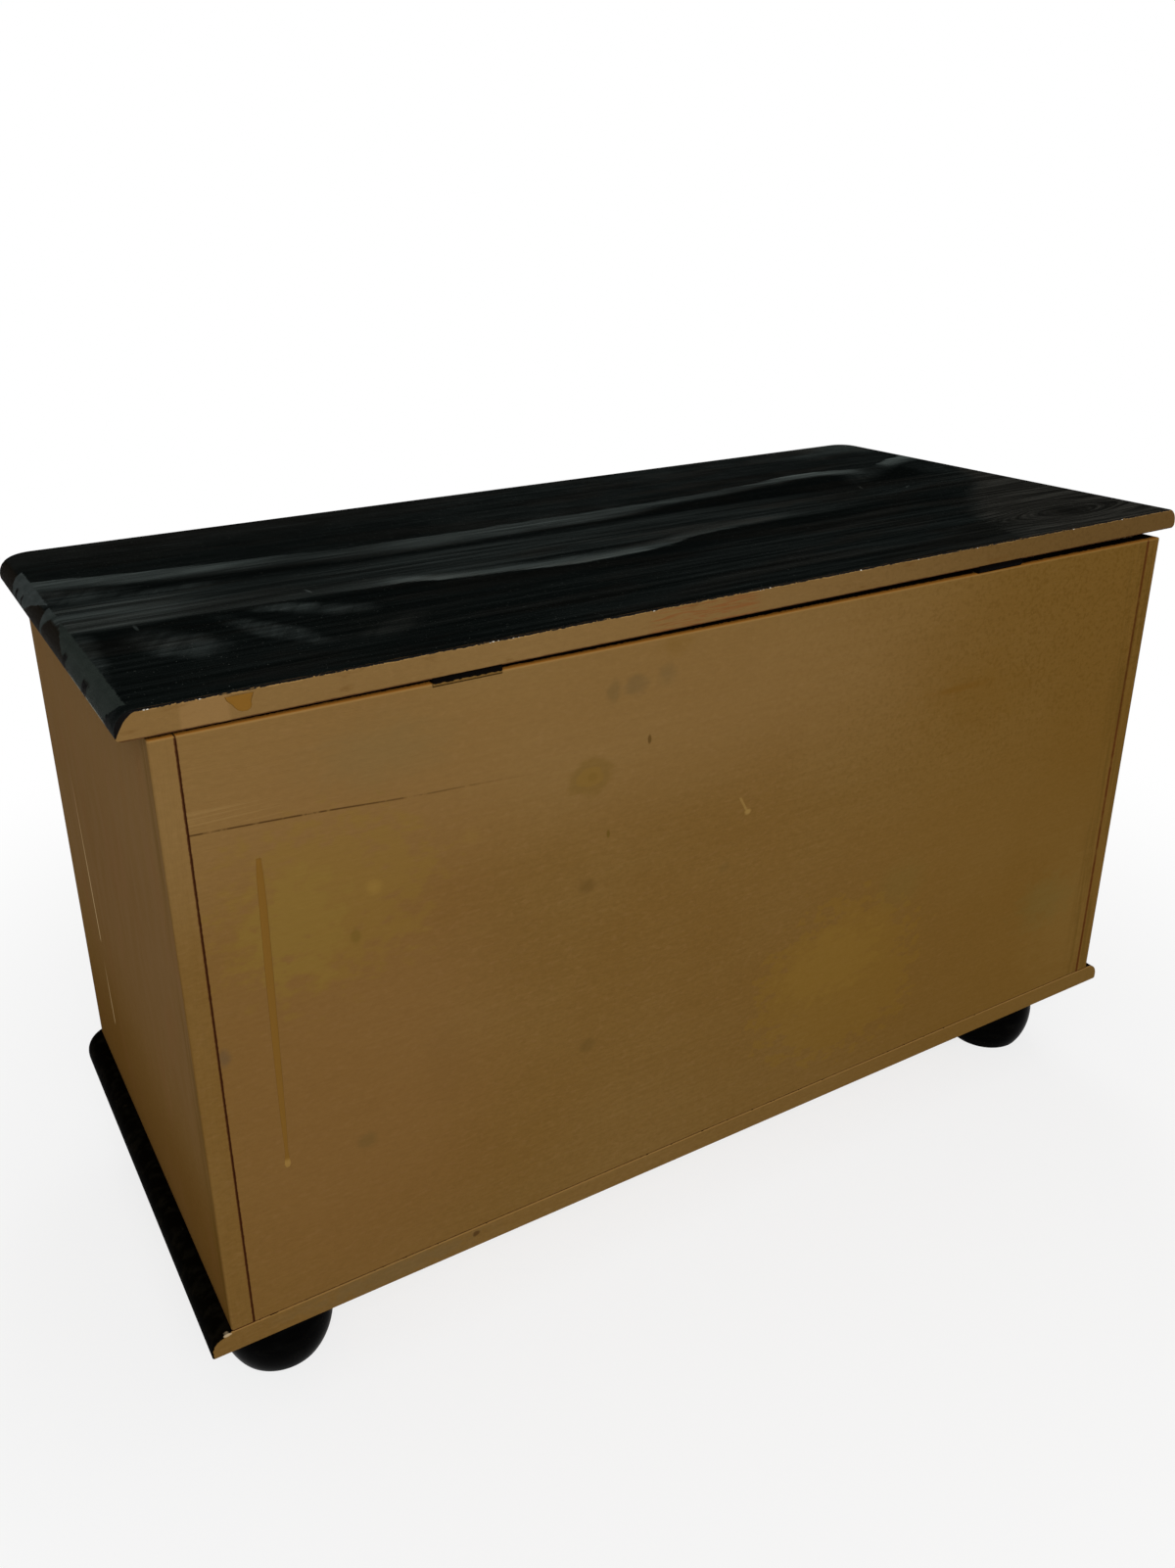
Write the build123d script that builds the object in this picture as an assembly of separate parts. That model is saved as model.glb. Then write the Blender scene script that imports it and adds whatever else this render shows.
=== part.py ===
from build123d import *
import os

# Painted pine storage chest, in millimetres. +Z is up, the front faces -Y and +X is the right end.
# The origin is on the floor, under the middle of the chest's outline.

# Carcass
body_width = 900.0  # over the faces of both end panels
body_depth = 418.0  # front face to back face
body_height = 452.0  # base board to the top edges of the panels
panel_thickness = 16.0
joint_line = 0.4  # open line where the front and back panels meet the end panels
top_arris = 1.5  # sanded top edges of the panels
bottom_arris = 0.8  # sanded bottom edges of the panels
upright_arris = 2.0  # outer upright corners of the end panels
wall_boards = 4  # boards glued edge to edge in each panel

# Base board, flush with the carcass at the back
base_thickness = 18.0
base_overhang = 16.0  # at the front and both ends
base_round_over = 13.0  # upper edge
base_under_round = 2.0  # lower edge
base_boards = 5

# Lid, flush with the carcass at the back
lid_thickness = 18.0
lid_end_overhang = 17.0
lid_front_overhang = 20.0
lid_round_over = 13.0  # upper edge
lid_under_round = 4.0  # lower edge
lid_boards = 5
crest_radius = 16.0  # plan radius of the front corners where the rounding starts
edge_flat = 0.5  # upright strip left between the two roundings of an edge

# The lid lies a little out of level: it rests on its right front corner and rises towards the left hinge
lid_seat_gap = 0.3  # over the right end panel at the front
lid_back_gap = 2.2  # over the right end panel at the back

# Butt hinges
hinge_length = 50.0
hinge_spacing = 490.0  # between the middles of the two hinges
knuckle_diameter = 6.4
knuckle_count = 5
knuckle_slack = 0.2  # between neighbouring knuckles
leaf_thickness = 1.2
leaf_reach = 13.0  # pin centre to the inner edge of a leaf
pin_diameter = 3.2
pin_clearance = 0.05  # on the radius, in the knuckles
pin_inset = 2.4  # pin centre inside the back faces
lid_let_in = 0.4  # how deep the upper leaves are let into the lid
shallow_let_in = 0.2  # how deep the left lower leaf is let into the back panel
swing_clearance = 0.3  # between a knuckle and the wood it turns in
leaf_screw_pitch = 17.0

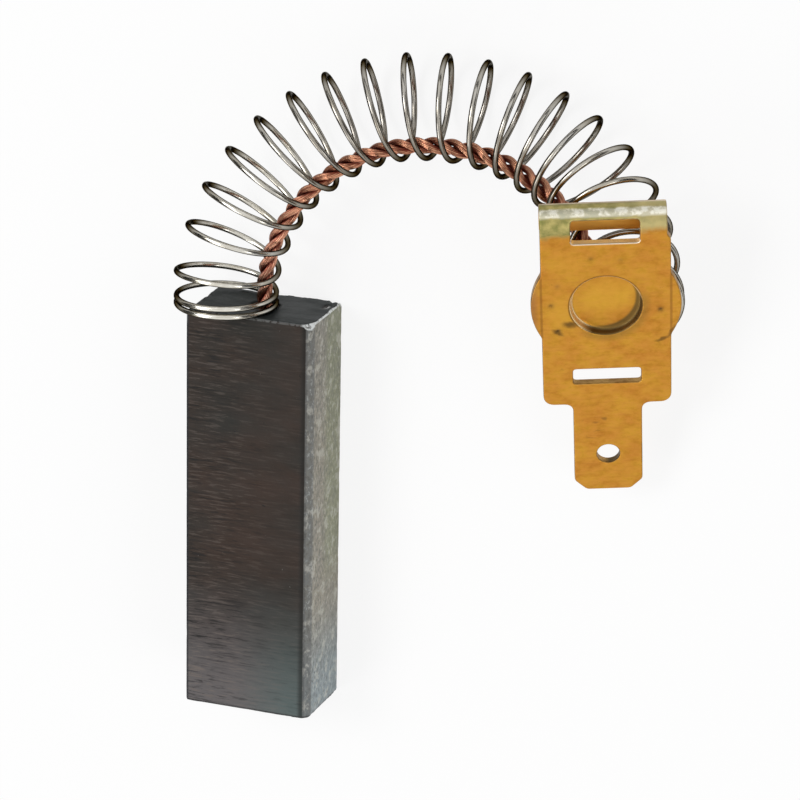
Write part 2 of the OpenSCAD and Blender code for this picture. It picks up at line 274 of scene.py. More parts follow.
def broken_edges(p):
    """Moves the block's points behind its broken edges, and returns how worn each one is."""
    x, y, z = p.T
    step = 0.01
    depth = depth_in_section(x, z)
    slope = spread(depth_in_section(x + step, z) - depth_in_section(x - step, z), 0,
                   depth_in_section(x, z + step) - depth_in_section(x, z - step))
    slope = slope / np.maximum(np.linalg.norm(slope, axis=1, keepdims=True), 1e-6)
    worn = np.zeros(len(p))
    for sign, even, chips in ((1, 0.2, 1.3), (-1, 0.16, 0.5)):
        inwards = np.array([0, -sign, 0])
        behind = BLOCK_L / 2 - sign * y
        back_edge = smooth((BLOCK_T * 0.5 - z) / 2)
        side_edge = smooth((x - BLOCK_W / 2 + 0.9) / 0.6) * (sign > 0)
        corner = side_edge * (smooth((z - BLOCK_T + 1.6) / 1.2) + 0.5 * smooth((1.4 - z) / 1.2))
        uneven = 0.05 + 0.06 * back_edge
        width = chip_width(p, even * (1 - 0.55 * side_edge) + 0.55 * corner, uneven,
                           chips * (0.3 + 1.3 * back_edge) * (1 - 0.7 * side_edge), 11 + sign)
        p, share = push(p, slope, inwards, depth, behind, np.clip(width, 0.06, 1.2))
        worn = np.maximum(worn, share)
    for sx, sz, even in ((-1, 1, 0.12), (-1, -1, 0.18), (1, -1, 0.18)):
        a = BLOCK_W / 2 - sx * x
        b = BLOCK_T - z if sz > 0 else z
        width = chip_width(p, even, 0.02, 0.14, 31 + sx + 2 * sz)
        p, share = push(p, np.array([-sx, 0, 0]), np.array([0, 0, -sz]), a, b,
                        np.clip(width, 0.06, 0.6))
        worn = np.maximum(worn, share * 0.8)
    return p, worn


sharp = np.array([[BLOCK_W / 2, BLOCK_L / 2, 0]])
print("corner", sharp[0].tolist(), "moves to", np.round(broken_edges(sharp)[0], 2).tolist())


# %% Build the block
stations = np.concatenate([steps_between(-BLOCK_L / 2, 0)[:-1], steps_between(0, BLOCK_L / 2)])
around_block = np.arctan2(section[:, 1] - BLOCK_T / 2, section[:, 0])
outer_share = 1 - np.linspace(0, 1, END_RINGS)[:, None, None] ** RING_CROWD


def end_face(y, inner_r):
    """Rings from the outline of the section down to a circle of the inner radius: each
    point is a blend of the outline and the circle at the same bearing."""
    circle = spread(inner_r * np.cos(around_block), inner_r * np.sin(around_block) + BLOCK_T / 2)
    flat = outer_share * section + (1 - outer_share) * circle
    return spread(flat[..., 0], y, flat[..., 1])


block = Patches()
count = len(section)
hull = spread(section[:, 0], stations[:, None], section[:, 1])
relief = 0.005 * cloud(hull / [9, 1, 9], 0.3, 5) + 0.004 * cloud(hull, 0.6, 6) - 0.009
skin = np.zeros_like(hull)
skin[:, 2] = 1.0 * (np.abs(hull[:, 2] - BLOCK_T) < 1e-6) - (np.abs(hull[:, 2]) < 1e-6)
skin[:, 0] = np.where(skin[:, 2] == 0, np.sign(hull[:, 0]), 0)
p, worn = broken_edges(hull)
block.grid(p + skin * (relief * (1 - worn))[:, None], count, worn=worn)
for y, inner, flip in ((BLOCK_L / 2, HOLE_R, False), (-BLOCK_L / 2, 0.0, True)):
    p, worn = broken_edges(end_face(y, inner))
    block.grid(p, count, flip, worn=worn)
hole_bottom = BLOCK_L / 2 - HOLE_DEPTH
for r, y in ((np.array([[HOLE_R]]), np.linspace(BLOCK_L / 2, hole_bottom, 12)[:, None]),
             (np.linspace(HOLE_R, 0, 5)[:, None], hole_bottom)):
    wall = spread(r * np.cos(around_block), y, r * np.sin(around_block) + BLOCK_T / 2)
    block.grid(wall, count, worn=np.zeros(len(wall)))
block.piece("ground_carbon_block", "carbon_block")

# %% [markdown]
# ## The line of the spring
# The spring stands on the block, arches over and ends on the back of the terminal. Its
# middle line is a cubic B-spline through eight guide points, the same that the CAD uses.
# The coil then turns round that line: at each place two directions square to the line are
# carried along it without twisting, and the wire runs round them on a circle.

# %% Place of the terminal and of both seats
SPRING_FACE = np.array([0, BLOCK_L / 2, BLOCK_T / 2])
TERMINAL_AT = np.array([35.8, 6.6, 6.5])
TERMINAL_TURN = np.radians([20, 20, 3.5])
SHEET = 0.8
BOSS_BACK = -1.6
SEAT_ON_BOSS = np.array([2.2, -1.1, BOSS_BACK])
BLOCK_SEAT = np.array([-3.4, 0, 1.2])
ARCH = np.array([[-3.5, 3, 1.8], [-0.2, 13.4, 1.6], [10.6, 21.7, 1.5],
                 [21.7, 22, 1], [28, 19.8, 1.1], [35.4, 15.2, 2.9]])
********
Return from the data every line that holds "this".

Write the build123d script that builds the object in this picture as an assembly of separate parts. That model is saved as model.glb. Then write the Blender scene script that imports it and adds whatever else this render shows.
Write part 2 of the OpenSCAD and Blender code for this picture. It picks up at line 274 of scene.py. More parts follow.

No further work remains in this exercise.